THE PROBLEM: Can you reproduce the data beneath, keeping every line exact?

▼

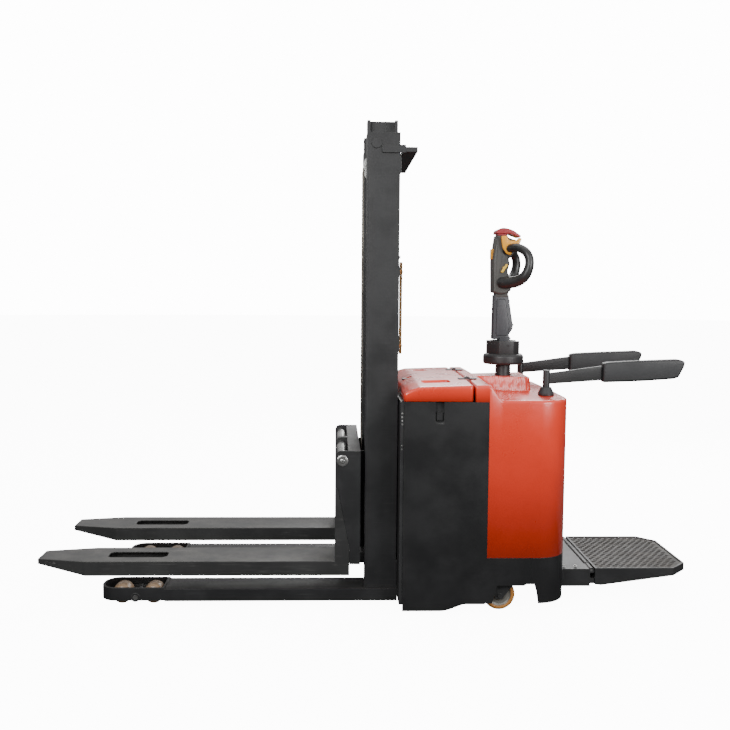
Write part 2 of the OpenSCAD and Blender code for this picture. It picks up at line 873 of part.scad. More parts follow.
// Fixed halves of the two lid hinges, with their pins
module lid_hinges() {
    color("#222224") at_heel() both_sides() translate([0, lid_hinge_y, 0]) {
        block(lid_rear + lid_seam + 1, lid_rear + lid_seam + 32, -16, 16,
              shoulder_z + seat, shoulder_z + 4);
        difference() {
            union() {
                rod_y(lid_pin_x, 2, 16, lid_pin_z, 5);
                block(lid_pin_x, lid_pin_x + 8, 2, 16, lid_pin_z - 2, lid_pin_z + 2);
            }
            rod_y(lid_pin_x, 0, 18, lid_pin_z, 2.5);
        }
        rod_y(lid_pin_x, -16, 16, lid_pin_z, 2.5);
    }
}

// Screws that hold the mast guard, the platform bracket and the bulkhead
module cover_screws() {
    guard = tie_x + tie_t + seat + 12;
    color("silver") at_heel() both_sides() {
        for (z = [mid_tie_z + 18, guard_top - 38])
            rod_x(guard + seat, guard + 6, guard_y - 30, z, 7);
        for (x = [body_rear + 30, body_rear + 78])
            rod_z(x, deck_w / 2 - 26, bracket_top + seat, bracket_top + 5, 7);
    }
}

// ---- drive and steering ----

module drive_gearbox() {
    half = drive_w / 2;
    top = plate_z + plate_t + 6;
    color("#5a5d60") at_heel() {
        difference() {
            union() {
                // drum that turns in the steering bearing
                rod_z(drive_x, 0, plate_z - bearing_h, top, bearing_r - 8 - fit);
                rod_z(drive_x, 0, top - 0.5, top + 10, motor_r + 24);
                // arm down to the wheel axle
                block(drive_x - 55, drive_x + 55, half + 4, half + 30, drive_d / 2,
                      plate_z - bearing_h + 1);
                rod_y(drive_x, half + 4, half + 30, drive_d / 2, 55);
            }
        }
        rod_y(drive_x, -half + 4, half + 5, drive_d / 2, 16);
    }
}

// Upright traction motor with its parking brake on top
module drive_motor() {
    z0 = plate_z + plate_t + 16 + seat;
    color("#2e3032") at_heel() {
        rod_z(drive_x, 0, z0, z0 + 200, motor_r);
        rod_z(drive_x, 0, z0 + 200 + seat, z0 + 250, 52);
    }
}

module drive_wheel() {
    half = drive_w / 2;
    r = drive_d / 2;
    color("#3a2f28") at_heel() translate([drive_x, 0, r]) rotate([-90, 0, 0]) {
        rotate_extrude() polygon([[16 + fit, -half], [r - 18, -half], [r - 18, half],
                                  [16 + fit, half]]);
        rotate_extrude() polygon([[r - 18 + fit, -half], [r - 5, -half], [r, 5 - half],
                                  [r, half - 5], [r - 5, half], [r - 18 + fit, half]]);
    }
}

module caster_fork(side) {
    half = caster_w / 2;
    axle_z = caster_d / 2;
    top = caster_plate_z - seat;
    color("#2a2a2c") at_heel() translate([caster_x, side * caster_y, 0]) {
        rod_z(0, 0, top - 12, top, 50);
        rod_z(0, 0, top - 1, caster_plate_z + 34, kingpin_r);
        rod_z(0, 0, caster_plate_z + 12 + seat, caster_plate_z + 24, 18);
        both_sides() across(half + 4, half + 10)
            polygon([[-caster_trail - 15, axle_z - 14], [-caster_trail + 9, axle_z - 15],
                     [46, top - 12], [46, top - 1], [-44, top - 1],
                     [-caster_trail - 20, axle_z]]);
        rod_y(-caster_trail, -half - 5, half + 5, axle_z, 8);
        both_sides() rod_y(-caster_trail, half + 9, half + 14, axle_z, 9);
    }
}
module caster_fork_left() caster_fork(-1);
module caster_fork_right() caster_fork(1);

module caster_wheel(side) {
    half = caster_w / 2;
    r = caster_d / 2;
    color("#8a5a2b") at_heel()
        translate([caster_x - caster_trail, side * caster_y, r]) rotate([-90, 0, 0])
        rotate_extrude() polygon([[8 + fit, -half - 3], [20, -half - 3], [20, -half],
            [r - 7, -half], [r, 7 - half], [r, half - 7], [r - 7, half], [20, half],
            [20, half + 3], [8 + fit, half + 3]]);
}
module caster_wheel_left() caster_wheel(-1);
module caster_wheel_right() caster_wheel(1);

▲

RESPONSE TO THE EXERCISE:
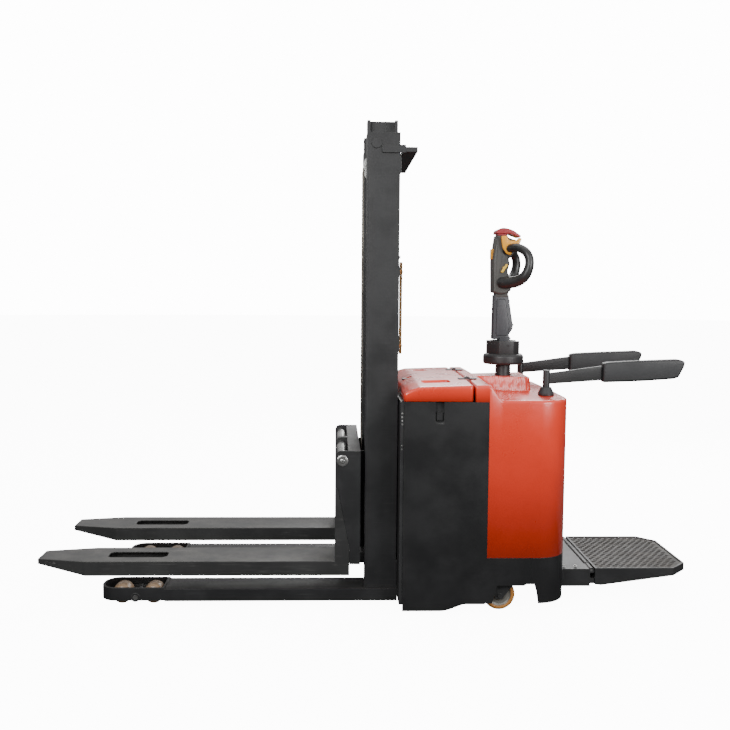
Write part 2 of the OpenSCAD and Blender code for this picture. It picks up at line 873 of part.scad. More parts follow.
// Fixed halves of the two lid hinges, with their pins
module lid_hinges() {
    color("#222224") at_heel() both_sides() translate([0, lid_hinge_y, 0]) {
        block(lid_rear + lid_seam + 1, lid_rear + lid_seam + 32, -16, 16,
              shoulder_z + seat, shoulder_z + 4);
        difference() {
            union() {
                rod_y(lid_pin_x, 2, 16, lid_pin_z, 5);
                block(lid_pin_x, lid_pin_x + 8, 2, 16, lid_pin_z - 2, lid_pin_z + 2);
            }
            rod_y(lid_pin_x, 0, 18, lid_pin_z, 2.5);
        }
        rod_y(lid_pin_x, -16, 16, lid_pin_z, 2.5);
    }
}

// Screws that hold the mast guard, the platform bracket and the bulkhead
module cover_screws() {
    guard = tie_x + tie_t + seat + 12;
    color("silver") at_heel() both_sides() {
        for (z = [mid_tie_z + 18, guard_top - 38])
            rod_x(guard + seat, guard + 6, guard_y - 30, z, 7);
        for (x = [body_rear + 30, body_rear + 78])
            rod_z(x, deck_w / 2 - 26, bracket_top + seat, bracket_top + 5, 7);
    }
}

// ---- drive and steering ----

module drive_gearbox() {
    half = drive_w / 2;
    top = plate_z + plate_t + 6;
    color("#5a5d60") at_heel() {
        difference() {
            union() {
                // drum that turns in the steering bearing
                rod_z(drive_x, 0, plate_z - bearing_h, top, bearing_r - 8 - fit);
                rod_z(drive_x, 0, top - 0.5, top + 10, motor_r + 24);
                // arm down to the wheel axle
                block(drive_x - 55, drive_x + 55, half + 4, half + 30, drive_d / 2,
                      plate_z - bearing_h + 1);
                rod_y(drive_x, half + 4, half + 30, drive_d / 2, 55);
            }
        }
        rod_y(drive_x, -half + 4, half + 5, drive_d / 2, 16);
    }
}

// Upright traction motor with its parking brake on top
module drive_motor() {
    z0 = plate_z + plate_t + 16 + seat;
    color("#2e3032") at_heel() {
        rod_z(drive_x, 0, z0, z0 + 200, motor_r);
        rod_z(drive_x, 0, z0 + 200 + seat, z0 + 250, 52);
    }
}

module drive_wheel() {
    half = drive_w / 2;
    r = drive_d / 2;
    color("#3a2f28") at_heel() translate([drive_x, 0, r]) rotate([-90, 0, 0]) {
        rotate_extrude() polygon([[16 + fit, -half], [r - 18, -half], [r - 18, half],
                                  [16 + fit, half]]);
        rotate_extrude() polygon([[r - 18 + fit, -half], [r - 5, -half], [r, 5 - half],
                                  [r, half - 5], [r - 5, half], [r - 18 + fit, half]]);
    }
}

module caster_fork(side) {
    half = caster_w / 2;
    axle_z = caster_d / 2;
    top = caster_plate_z - seat;
    color("#2a2a2c") at_heel() translate([caster_x, side * caster_y, 0]) {
        rod_z(0, 0, top - 12, top, 50);
        rod_z(0, 0, top - 1, caster_plate_z + 34, kingpin_r);
        rod_z(0, 0, caster_plate_z + 12 + seat, caster_plate_z + 24, 18);
        both_sides() across(half + 4, half + 10)
            polygon([[-caster_trail - 15, axle_z - 14], [-caster_trail + 9, axle_z - 15],
                     [46, top - 12], [46, top - 1], [-44, top - 1],
                     [-caster_trail - 20, axle_z]]);
        rod_y(-caster_trail, -half - 5, half + 5, axle_z, 8);
        both_sides() rod_y(-caster_trail, half + 9, half + 14, axle_z, 9);
    }
}
module caster_fork_left() caster_fork(-1);
module caster_fork_right() caster_fork(1);

module caster_wheel(side) {
    half = caster_w / 2;
    r = caster_d / 2;
    color("#8a5a2b") at_heel()
        translate([caster_x - caster_trail, side * caster_y, r]) rotate([-90, 0, 0])
        rotate_extrude() polygon([[8 + fit, -half - 3], [20, -half - 3], [20, -half],
            [r - 7, -half], [r, 7 - half], [r, half - 7], [r - 7, half], [20, half],
            [20, half + 3], [8 + fit, half + 3]]);
}
module caster_wheel_left() caster_wheel(-1);
module caster_wheel_right() caster_wheel(1);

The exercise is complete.